Due fenomeni nuovi e di grande portata si impongono all’attenzione di tutti e in particolare delle comunità cristiane.
Il primo sono le ondate migratorie che interessano l’Europa intera e l’Italia in particolare. La lettura di questo fenomeno può essere fatta da punti di vista diversi: politico, culturale, economico. Per la chiesa ci aiuta in questa lettura l’intuizione del cardinale Martini: “L’immigrazione può significare l’ultimo richiamo della Provvidenza per risvegliare le nostre comunità”.

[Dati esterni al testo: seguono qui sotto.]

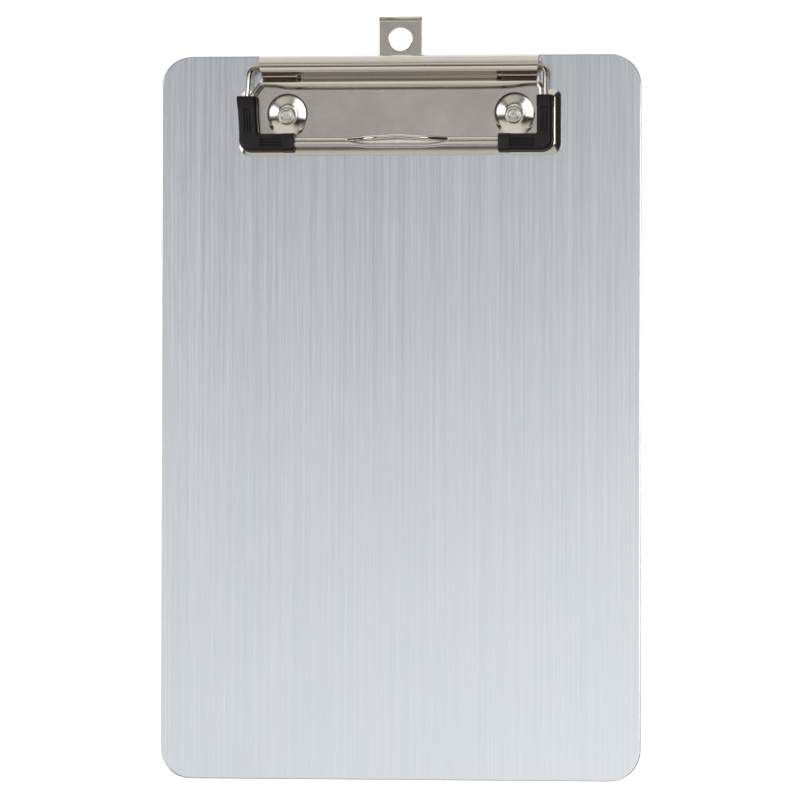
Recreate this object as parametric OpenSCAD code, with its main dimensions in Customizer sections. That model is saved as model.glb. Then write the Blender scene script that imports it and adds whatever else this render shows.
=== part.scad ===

Il secondo fenomeno è l’apparizione sulla scena mondiale di Papa Francesco e della sua predicazione e coerenza evangelica. Questi due fatti saranno accolti dalle nostre comunità cristiane come occasione e stimolo per un rinnovato percorso alla sequela del Signore Gesù? Tra le spinte e le sollecitazioni di Papa Francesco una in particolare può determinare cambiamento e conversione nelle nostre comunità cristiane: “Quanto vorrei una Chiesa povera e per i poveri!”. Questo auspicio invita fortemente le comunità a interrogarsi sulla pratica della povertà e sulla capacità di accoglienza dei poveri nel cammino di fede delle comunità stesse.
A questo punto si impone una domanda: la perdita di fede in Europa e in particolare in Italia non dipende forse anche dal fatto che la Chiesa, le famiglie cristiane non hanno posto la povertà evangelica al centro della loro vita di fede? Nei decenni del benessere economico, della ricchezza accresciuta la tendenza è stata quella di condividere con i più bisognosi, oppure è prevalsa quella di spendere molto per le opere, non costruite sempre con criteri di semplicità e modestia, dimenticando la attenzione verso i poveri, ai quali solitamente vengono riservate le briciole? I pacchi di viveri delle Caritas sono senz’altro preziosi, ma pur sempre briciole.
La beatitudine dei “poveri di spirito” è per quanti si abbandonano a Dio e non attaccano il cuore a Mammona. È la fede antica e semplice dei nostri vecchi, gente povera, ma solida nella fede, che con la bocca dicevano e col cuore credevano: “Dio vede e Dio provvede”.
La storia recente, dal secondo dopoguerra ai nostri giorni, ha fatto registrare che l’aumento del benessere economico e di uno stile di vita consumistico è stato accompagnato parallelamente dalla perdita del senso della fede tra la nostra gente. La fiducia nei beni materiali ha gradualmente attenuato la fiducia in Dio. Si è realizzato il detto evangelico: ”Non si può servire a due padroni”.
Le nostre comunità sarebbero pronte a interrogarsi con coraggio sul tema dell’ “uso evangelico dei beni”?
Mi pare che il desiderio di Papa Francesco spinga proprio in questo senso. Il cammino delle comunità diventerebbe quello di mettersi in stato di revisione della propria vita, delle proprie scelte nella ricerca di stili di vita compatibili con la povertà evangelica. La disponibilità interiore ad accogliere questo messaggio come dono dello Spirito aiuterebbe a trovare le strade giuste, a discernere quanto è necessario e quanto è superfluo per condividere con quelli che sono più poveri. Ci aiuterebbe a vivere quella fraternità, che ha portato i primi cristiani a mettere tutto in comune, perché nessuno fosse bisognoso.
Nella prima comunità cristiana esisteva una condizione invidiabile: “Erano un cuor solo e un’anima sola”. Una fraternità autentica, superiore ad ogni interesse personale. Era la condizione di vita di una comunità di risorti. Esiste augurio migliore per augurarci Buona Pasqua?